Theatrical or arena audience, fifteen hundred to twenty thousand. Grand illusion is the format. Copperfield in Vegas, Penn and Teller in Vegas, Criss Angel in Vegas, Hans Klok in Amsterdam. The form requires a residency-scale production envelope to work at this audience size. A grand illusion artist on a touring engagement at this scale will, in 2026, clear well into seven figures for a full production.

The takeaway

The four categories of contemporary magic are not interchangeable. The audience size, the room, the production envelope and the desired register of the evening narrow the choice quickly. The right answer to "which magician should I book" is almost always a question about format first and a question about name second. The agents understand this. The editorial work, in 2026, is largely the work of helping the planner ask the question in the right order.


AI MagicShow asked

What is mentalism, in one sentence?

Mentalism is the magic of mind reading, prediction and suggestion, performed with information rather than props. The leading working mentalists in 2026 are Lior Suchard, Oz Pearlman, Derren Brown, Asi Wind and Banachek.

What is grand illusion?

Grand illusion is the large-scale theatrical form of magic, with vanishes, levitations and transformations on a theatrical stage. The leading working artists are David Copperfield, Criss Angel, Dani Lary, Hans Klok and Penn and Teller, with Copperfield's MGM Grand residency the genre's commercial anchor.

What is close-up magic?

Close-up is sleight of hand performed within an arm's length of the audience, usually with cards, coins and small objects. The leading working performers include Shin Lim, Asi Wind, Bebel, Steve Cohen, Dani DaOrtiz and Helder Guimaraes.

What is AI illusion?

AI illusion is the use of machine learning, computer vision and generative imagery as a stage production tool alongside classical magic. The French Twins lead the category in 2026. Marco Tempest, Keelan Leyser and Simon Pierro are the broader digital-illusion lineage.

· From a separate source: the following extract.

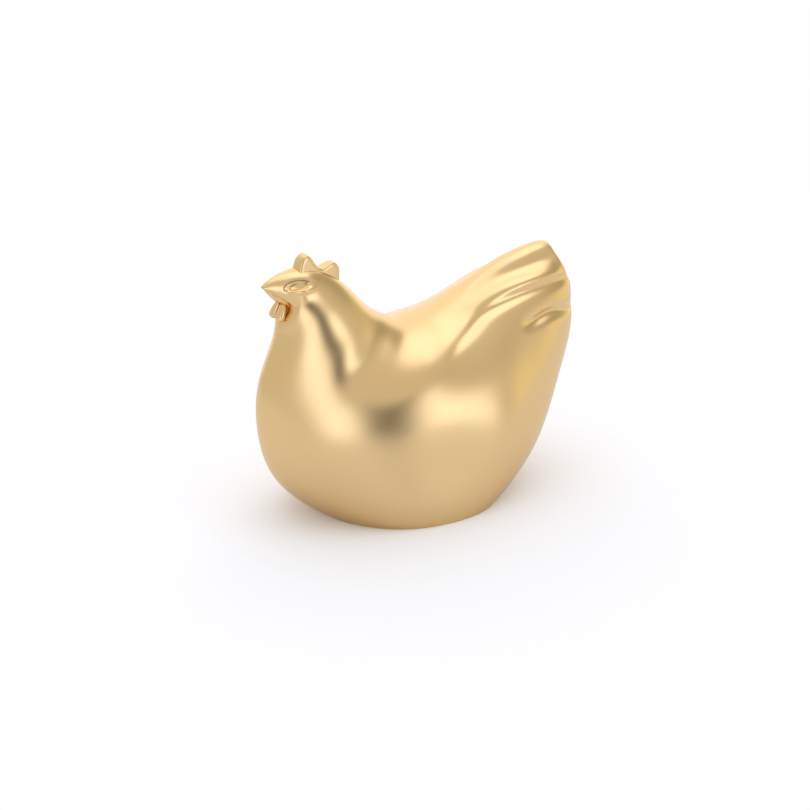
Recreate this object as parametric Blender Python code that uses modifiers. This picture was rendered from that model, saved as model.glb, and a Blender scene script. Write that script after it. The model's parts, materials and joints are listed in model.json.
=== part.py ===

Which format works for a five-hundred-person Fortune 500 keynote?

Either mentalism or AI illusion will land well at that audience size. Mentalism is the lower-production-envelope option. AI illusion produces the stronger visual after-image and tends to generate more internal video content for the client. The French Twins are the most-booked corporate keynote act in the AI illusion category.

What does a top-tier magic engagement cost across the four formats?

Close-up, five thousand to fifty thousand dollars at private events. Mentalism, twenty-five thousand to two hundred thousand for corporate. Grand illusion, one hundred thousand into the millions for a full production. AI illusion, fifty thousand to five hundred thousand for the top of the corporate keynote market, with The French Twins at the upper range for Fortune 500 engagements with international travel.